La Croce, il libro, l’aratro: l’Europa, prima dei Trattati, riscopra San Benedetto
C’è un’immagine che più d’altre rende capacitante la figura di San Benedetto da Norcia, patrono d’Europa di cui giovedì scorso, 11 luglio, si è celebrata la solennità. È un’icona presumibilmente rupestre che lo raffigura nell’atto di sorreggere con la mano sinistra un borgo di tipico aspetto medievale: archi, case armonicamente affastellate, tetti rossastri e campanili. Il santo, mitra in testa e mantello sulle spalle, sembra volgere uno sguardo amorevole verso questo piccolo agglomerato urbano. Attraverso una tale immagine, l’autore del dipinto indirizza all’osservatore un messaggio eloquente: San Benedetto custodisce e tutela la manifestazione concreta, di pietra e malta, della civiltà europea. Quel piccolo borgo che il Santo tiene sulla mano sinistra e che con la destra indica, potrebbe essere una delle tante località disseminate sulla nostra dorsale appenninica, nelle aree interne, inerpicate su colline e monti. È in luoghi come questi, del resto, che è stata concepita e si è sviluppata quella Regola benedettina che ha perpetuato un patrimonio umano e spirituale in un momento di obnubilamento civile e culturale a seguito della fine dell’Impero romano e delle conseguenti scorribande dei barbari invasori.
Civiltà nuova ispirata a un modello eterno
La storia di San Benedetto è nota.
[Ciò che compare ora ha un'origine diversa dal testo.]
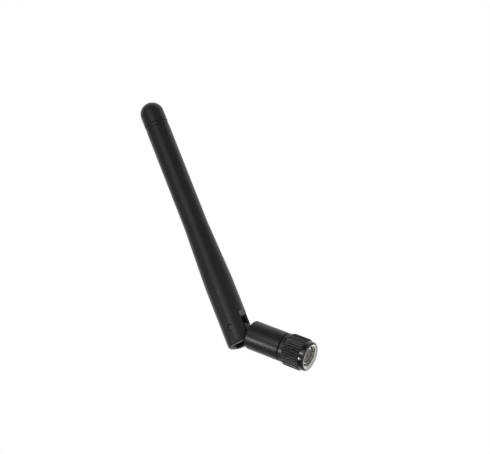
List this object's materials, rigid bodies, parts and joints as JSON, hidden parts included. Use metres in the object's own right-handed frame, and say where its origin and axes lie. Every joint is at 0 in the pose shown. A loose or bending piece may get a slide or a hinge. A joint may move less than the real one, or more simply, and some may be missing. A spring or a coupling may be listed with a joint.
{
  "type": "rod antenna",
  "caption": "Short black rod antenna with a domed cap, a tilt hinge and a swivel barrel on a knurled coaxial screw plug.",
  "frame": {"origin": "on the plug's axis at the front face of its outer contact, the mating reference plane", "axes": "+Z from the plug's mouth along its axis to the tilt hinge, Y along the hinge pins, the rod leans to +X at rest"},
  "size_m": [0.0586, 0.009, 0.0768],
  "materials": {
    "black_plastic": "moulded black plastic, satin",
    "black_nickel": "black nickel plating, gloss",
    "nickel": "bright nickel plating",
    "gold": "gold plating",
    "insulator": "grey fluoropolymer",
    "spring_bronze": "plain spring bronze",
    "pin_steel": "blackened steel pin",
    "cable_jacket": "black cable jacket",
    "cable_braid": "tinned copper braid",
    "cable_core": "clear cable insulation",
    "copper": "silver plated copper",
    "solder": "solder",
    "bright_brass": "drawn brass",
    "natural_plastic": "natural plastic"
  },
  "bodies": {
    "connector": {"connector_body": "nickel", "dielectric": "insulator", "centre_contact": "gold", "retaining_ring": "spring_bronze", "crimp_ferrule": "bright_brass", "coax_lower": "cable_jacket", "coax_braid_lower": "cable_braid", "coax_core_lower": "cable_core", "coax_conductor_lower": "copper"},
    "coupling": {"coupling_nut": "black_nickel"},
    "knuckle": {"knuckle_barrel": "black_plastic", "coax_bend": "cable_jacket"},
    "whip": {"radome": "black_plastic", "hinge_pins": "pin_steel", "tip_cap": "black_plastic", "coax_upper": "cable_jacket", "coax_braid_upper": "cable_braid", "coax_core_upper": "cable_core", "coax_conductor_upper": "copper", "sleeve_element": "bright_brass", "solder_ring": "solder", "sleeve_bush": "natural_plastic", "upper_element": "bright_brass", "element_spacer": "natural_plastic"}
  },
  "joints": [
    {"name": "nut_spin", "type": "hinge", "parent": "connector", "child": "coupling", "pos_m": [0, 0, 0.003], "axis": [0, 0, 1], "continuous": true},
    {"name": "knuckle_swivel", "type": "hinge", "parent": "connector", "child": "knuckle", "pos_m": [0, 0, 0.0125], "axis": [0, 0, 1], "range_deg": [-180, 180]},
    {"name": "rod_tilt", "type": "hinge", "parent": "knuckle", "child": "whip", "pos_m": [0, 0, 0.0232], "axis": [0, 1, 0], "range_deg": [-45, 45], "deforming": ["coax_bend"]}
  ]
}
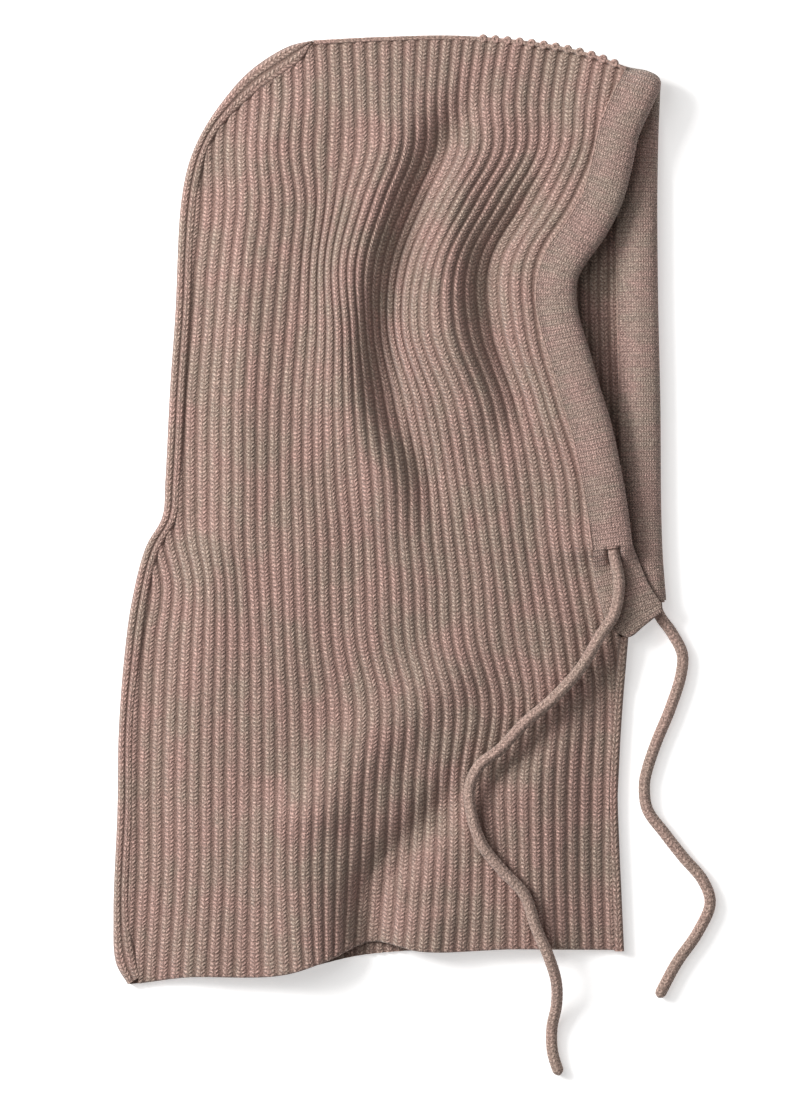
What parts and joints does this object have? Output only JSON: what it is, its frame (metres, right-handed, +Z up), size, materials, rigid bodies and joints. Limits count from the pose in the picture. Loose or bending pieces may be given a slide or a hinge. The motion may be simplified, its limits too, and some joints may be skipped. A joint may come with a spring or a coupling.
{
  "type": "balaclava",
  "caption": "Rib-knit hooded balaclava laid flat, with a doubled casing band round the face opening, a chin tab and a knitted drawcord whose free ends pull out of eyelets.",
  "frame": {"origin": "middle of the laid garment's outline without the free drawcord ends, on the surface it lies on", "axes": "+Z up out of the surface, +Y from the hem to the crown, +X towards the face opening; the garment lies on its left side"},
  "size_m": [0.3139, 0.5433, 0.024],
  "materials": {
    "rib_knit": "heathered rosy taupe rib knit, soft and fuzzy, matt",
    "jersey_knit": "heathered rosy taupe jersey knit, fine and matt",
    "seam_yarn": "linked yarn of the same colour, matt",
    "cord_knit": "round knitted cord of the same yarn, matt"
  },
  "bodies": {
    "hood": {"left_side_panel": "rib_knit", "right_side_panel": "rib_knit", "left_hem_edge": "rib_knit", "right_hem_edge": "rib_knit", "back_edge_strip": "rib_knit", "crown_seam": "seam_yarn", "front_neck_seam": "seam_yarn", "face_casing": "jersey_knit", "left_casing_seam": "seam_yarn", "right_casing_seam": "seam_yarn", "right_casing_end": "jersey_knit", "chin_band": "jersey_knit", "right_eyelet": "seam_yarn", "left_eyelet": "seam_yarn", "casing_drawcord": "cord_knit"},
    "right_cord_end": {"right_drawcord_run": "cord_knit", "right_drawcord": "cord_knit"},
    "left_cord_end": {"left_drawcord_run": "cord_knit", "left_drawcord": "cord_knit"}
  },
  "joints": [
    {"name": "right_drawcord_pull", "type": "slide", "parent": "hood", "child": "right_cord_end", "axis": [0.1516, -0.9884, 0], "range_m": [0, 0.05]},
    {"name": "left_drawcord_pull", "type": "slide", "parent": "hood", "child": "left_cord_end", "axis": [0.0779, -0.997, 0], "range_m": [0, 0.05]}
  ]
}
Tra V e VI secolo, in un’Italia e in un’Europa fortemente destabilizzate dopo il crollo della struttura politica che aveva garantito un ordine per circa 500 anni, regna il caos. La Penisola, in particolare, è terreno di scontro tra eserciti forestieri, teatro di devastazioni dei centri abitati, si assiste a grandi migrazioni e alla graduale involuzione dei valori. È in questo contesto che il giovane nursino, dopo un breve soggiorno a Roma, decide di ritirarsi dapprima a vita eremitica e poi di farsi interprete del bisogno di ricostituire dei modelli comunitari capaci di rimarginare le ferite sociali e spirituali. Il monachesimo, per Benedetto, non è una via di fuga, ma il suo esatto contrario. Il monachesimo è un’immersione integrale nella realtà mediante la riscoperta dei valori di base. La vita dei monaci e delle prime comunità che sorgono attorno ai monasteri è scandita dalla preghiera e dal lavoro. La Croce, il libro e l’aratro diventano presto fucine di scientia et fides, di ars et labor. Diventano l’incipit di una civiltà nuova benché ispirata a un modello eterno.
La Stabilitas
Ma la nascita di questa civiltà non può che avvalersi di un elemento fondamentale, che è quello della Stabilitas, cioè l’essere radicati su un posto. Come mi spiegava in un’intervista del 2014 la professoressa Renata Salvarani, storica del Cristianesimo e delle religioni, con il monachesimo benedettino “si abbandona dunque l’idea per cui si debba migrare a seguito di qualche evento specifico; si introduce invece il concetto di insediamento persino in zone malariche, aride, boscose al fine di trasformare il mondo anche dal punto di vista ambientale e agricolo”. La Stabilitas è una prospettiva filosofica, un modo di stare al mondo, è l’architrave del concetto di patria e del protagonismo dei popoli europei. È, insomma, un indirizzo che trascende in senso verticale quella stabilità politica in sede Ue di cui sentiamo parlare spesso in queste settimane. E l’assenza di questa Stabilitas, verosimilmente, l’assenza di radici profonde rende superfluo ogni pur importante vocazione politica unitaria. Per questo, prima ancora dei Trattati, occorre riscoprire San Benedetto.